**To do**:
Render the following material again verbatim, leaving nothing out.

**Collected material**:
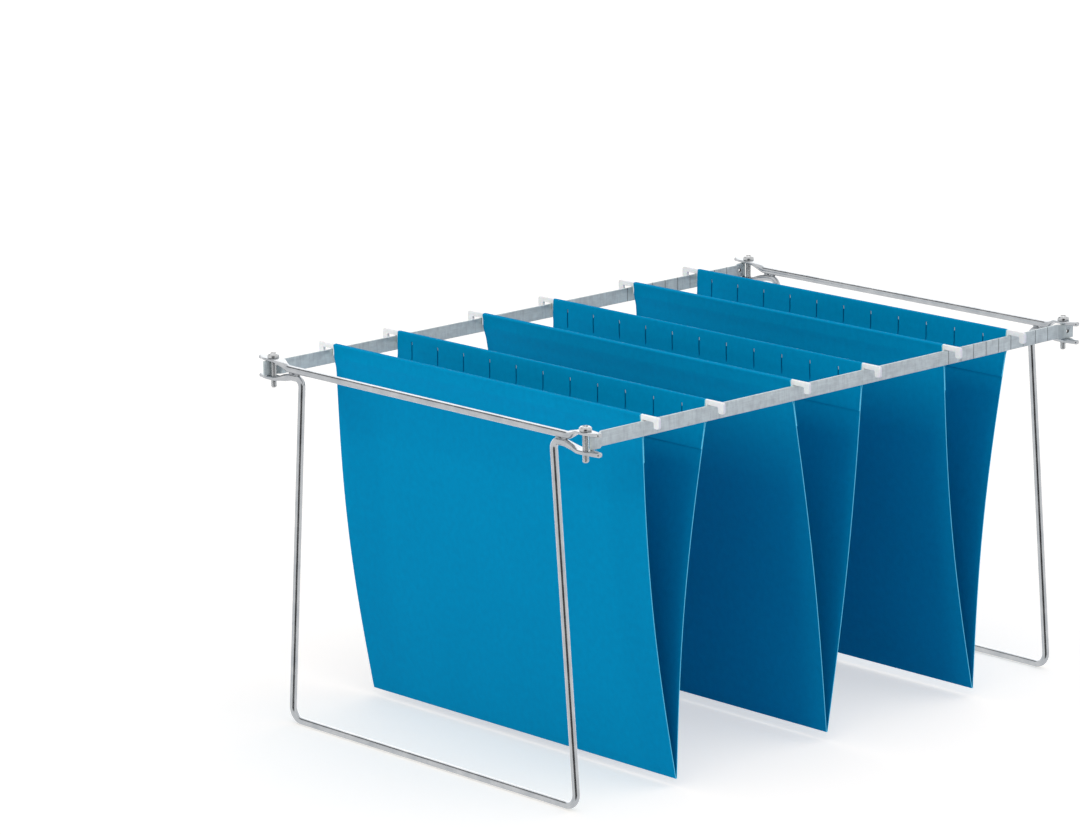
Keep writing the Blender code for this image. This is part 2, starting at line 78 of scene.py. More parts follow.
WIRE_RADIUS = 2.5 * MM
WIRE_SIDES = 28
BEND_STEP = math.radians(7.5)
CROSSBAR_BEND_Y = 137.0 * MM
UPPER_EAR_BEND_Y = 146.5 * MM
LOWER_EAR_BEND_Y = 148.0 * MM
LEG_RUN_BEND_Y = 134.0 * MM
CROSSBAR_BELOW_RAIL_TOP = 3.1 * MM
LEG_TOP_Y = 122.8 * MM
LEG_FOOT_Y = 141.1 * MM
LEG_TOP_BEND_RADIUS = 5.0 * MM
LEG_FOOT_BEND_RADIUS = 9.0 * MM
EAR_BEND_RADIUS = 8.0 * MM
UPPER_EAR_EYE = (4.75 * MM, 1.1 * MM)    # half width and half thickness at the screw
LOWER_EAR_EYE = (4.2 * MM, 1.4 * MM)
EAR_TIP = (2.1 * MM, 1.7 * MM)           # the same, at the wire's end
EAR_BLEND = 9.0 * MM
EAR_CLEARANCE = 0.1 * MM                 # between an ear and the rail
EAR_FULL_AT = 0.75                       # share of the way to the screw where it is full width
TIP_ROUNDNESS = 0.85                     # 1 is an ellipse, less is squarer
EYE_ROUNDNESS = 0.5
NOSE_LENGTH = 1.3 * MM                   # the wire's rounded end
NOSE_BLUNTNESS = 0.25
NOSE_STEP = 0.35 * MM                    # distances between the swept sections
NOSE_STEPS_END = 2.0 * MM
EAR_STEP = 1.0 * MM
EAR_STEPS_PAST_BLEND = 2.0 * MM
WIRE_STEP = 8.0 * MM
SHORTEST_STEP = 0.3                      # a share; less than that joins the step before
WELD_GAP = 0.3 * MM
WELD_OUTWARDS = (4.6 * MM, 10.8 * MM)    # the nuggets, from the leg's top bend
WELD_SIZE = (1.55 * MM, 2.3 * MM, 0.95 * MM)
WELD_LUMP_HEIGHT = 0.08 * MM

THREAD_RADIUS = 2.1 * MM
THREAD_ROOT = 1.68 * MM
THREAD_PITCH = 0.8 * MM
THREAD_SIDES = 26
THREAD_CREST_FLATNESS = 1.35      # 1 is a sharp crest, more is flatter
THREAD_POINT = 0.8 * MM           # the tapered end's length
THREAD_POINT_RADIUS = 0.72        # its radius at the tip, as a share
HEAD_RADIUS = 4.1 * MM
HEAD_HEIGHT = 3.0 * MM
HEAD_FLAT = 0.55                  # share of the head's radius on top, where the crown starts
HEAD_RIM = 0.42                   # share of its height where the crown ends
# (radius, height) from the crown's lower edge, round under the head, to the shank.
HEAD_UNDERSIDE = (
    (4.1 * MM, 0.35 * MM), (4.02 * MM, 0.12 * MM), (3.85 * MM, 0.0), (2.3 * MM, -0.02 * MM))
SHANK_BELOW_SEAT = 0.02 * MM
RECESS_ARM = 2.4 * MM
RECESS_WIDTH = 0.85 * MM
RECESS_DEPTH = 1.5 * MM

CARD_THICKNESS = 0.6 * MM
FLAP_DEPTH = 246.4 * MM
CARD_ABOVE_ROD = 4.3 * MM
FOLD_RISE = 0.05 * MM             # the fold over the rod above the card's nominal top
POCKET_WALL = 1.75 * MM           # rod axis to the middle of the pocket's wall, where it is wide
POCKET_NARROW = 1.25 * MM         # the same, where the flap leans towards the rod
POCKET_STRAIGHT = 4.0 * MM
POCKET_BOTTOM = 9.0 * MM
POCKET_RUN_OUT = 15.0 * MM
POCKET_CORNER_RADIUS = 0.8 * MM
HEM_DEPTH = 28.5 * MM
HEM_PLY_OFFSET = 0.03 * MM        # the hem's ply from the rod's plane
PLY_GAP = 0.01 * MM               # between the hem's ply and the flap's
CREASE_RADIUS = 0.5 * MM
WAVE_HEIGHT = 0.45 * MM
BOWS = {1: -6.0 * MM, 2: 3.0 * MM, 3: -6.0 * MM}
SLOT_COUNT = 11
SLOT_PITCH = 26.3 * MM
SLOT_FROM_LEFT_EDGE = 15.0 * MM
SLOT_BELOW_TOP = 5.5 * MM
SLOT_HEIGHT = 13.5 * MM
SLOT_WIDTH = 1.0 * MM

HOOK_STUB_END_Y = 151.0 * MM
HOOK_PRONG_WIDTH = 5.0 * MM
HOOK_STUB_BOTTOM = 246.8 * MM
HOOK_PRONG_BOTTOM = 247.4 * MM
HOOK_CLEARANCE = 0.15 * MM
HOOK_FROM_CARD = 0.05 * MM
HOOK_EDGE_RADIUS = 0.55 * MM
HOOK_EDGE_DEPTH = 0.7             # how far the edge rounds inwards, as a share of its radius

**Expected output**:
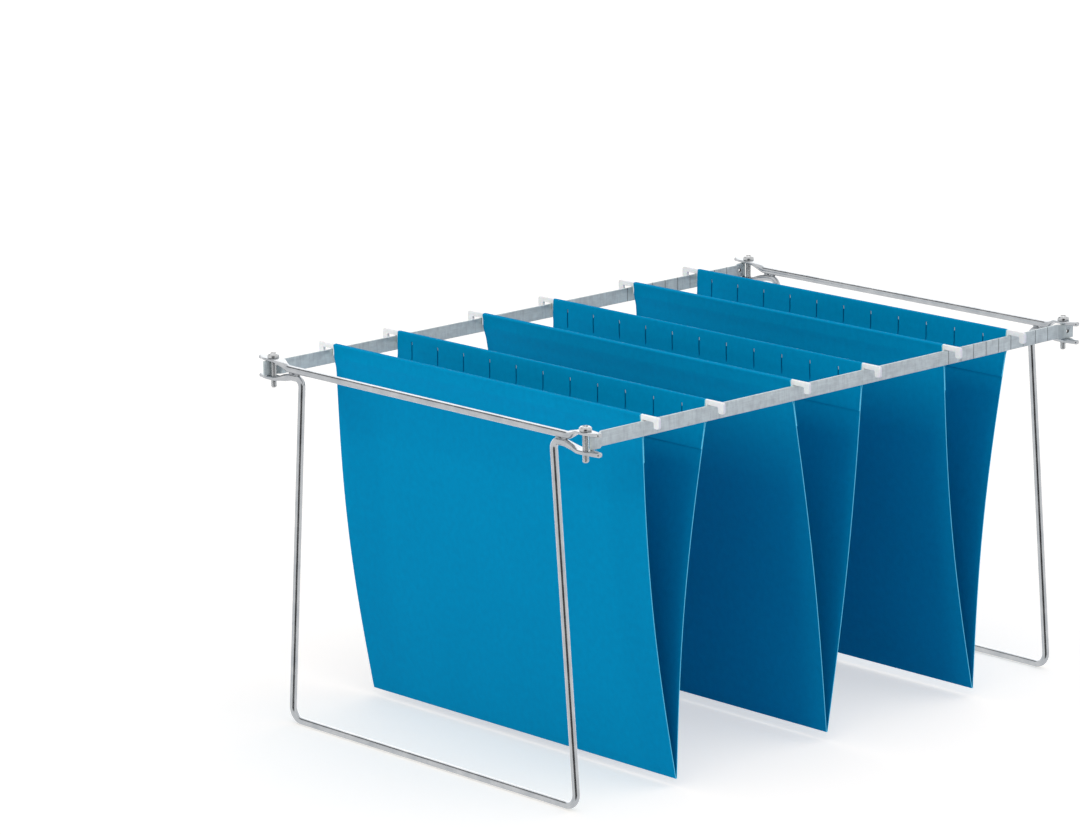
Keep writing the Blender code for this image. This is part 2, starting at line 78 of scene.py. More parts follow.
WIRE_RADIUS = 2.5 * MM
WIRE_SIDES = 28
BEND_STEP = math.radians(7.5)
CROSSBAR_BEND_Y = 137.0 * MM
UPPER_EAR_BEND_Y = 146.5 * MM
LOWER_EAR_BEND_Y = 148.0 * MM
LEG_RUN_BEND_Y = 134.0 * MM
CROSSBAR_BELOW_RAIL_TOP = 3.1 * MM
LEG_TOP_Y = 122.8 * MM
LEG_FOOT_Y = 141.1 * MM
LEG_TOP_BEND_RADIUS = 5.0 * MM
LEG_FOOT_BEND_RADIUS = 9.0 * MM
EAR_BEND_RADIUS = 8.0 * MM
UPPER_EAR_EYE = (4.75 * MM, 1.1 * MM)    # half width and half thickness at the screw
LOWER_EAR_EYE = (4.2 * MM, 1.4 * MM)
EAR_TIP = (2.1 * MM, 1.7 * MM)           # the same, at the wire's end
EAR_BLEND = 9.0 * MM
EAR_CLEARANCE = 0.1 * MM                 # between an ear and the rail
EAR_FULL_AT = 0.75                       # share of the way to the screw where it is full width
TIP_ROUNDNESS = 0.85                     # 1 is an ellipse, less is squarer
EYE_ROUNDNESS = 0.5
NOSE_LENGTH = 1.3 * MM                   # the wire's rounded end
NOSE_BLUNTNESS = 0.25
NOSE_STEP = 0.35 * MM                    # distances between the swept sections
NOSE_STEPS_END = 2.0 * MM
EAR_STEP = 1.0 * MM
EAR_STEPS_PAST_BLEND = 2.0 * MM
WIRE_STEP = 8.0 * MM
SHORTEST_STEP = 0.3                      # a share; less than that joins the step before
WELD_GAP = 0.3 * MM
WELD_OUTWARDS = (4.6 * MM, 10.8 * MM)    # the nuggets, from the leg's top bend
WELD_SIZE = (1.55 * MM, 2.3 * MM, 0.95 * MM)
WELD_LUMP_HEIGHT = 0.08 * MM

THREAD_RADIUS = 2.1 * MM
THREAD_ROOT = 1.68 * MM
THREAD_PITCH = 0.8 * MM
THREAD_SIDES = 26
THREAD_CREST_FLATNESS = 1.35      # 1 is a sharp crest, more is flatter
THREAD_POINT = 0.8 * MM           # the tapered end's length
THREAD_POINT_RADIUS = 0.72        # its radius at the tip, as a share
HEAD_RADIUS = 4.1 * MM
HEAD_HEIGHT = 3.0 * MM
HEAD_FLAT = 0.55                  # share of the head's radius on top, where the crown starts
HEAD_RIM = 0.42                   # share of its height where the crown ends
# (radius, height) from the crown's lower edge, round under the head, to the shank.
HEAD_UNDERSIDE = (
    (4.1 * MM, 0.35 * MM), (4.02 * MM, 0.12 * MM), (3.85 * MM, 0.0), (2.3 * MM, -0.02 * MM))
SHANK_BELOW_SEAT = 0.02 * MM
RECESS_ARM = 2.4 * MM
RECESS_WIDTH = 0.85 * MM
RECESS_DEPTH = 1.5 * MM

CARD_THICKNESS = 0.6 * MM
FLAP_DEPTH = 246.4 * MM
CARD_ABOVE_ROD = 4.3 * MM
FOLD_RISE = 0.05 * MM             # the fold over the rod above the card's nominal top
POCKET_WALL = 1.75 * MM           # rod axis to the middle of the pocket's wall, where it is wide
POCKET_NARROW = 1.25 * MM         # the same, where the flap leans towards the rod
POCKET_STRAIGHT = 4.0 * MM
POCKET_BOTTOM = 9.0 * MM
POCKET_RUN_OUT = 15.0 * MM
POCKET_CORNER_RADIUS = 0.8 * MM
HEM_DEPTH = 28.5 * MM
HEM_PLY_OFFSET = 0.03 * MM        # the hem's ply from the rod's plane
PLY_GAP = 0.01 * MM               # between the hem's ply and the flap's
CREASE_RADIUS = 0.5 * MM
WAVE_HEIGHT = 0.45 * MM
BOWS = {1: -6.0 * MM, 2: 3.0 * MM, 3: -6.0 * MM}
SLOT_COUNT = 11
SLOT_PITCH = 26.3 * MM
SLOT_FROM_LEFT_EDGE = 15.0 * MM
SLOT_BELOW_TOP = 5.5 * MM
SLOT_HEIGHT = 13.5 * MM
SLOT_WIDTH = 1.0 * MM

HOOK_STUB_END_Y = 151.0 * MM
HOOK_PRONG_WIDTH = 5.0 * MM
HOOK_STUB_BOTTOM = 246.8 * MM
HOOK_PRONG_BOTTOM = 247.4 * MM
HOOK_CLEARANCE = 0.15 * MM
HOOK_FROM_CARD = 0.05 * MM
HOOK_EDGE_RADIUS = 0.55 * MM
HOOK_EDGE_DEPTH = 0.7             # how far the edge rounds inwards, as a share of its radius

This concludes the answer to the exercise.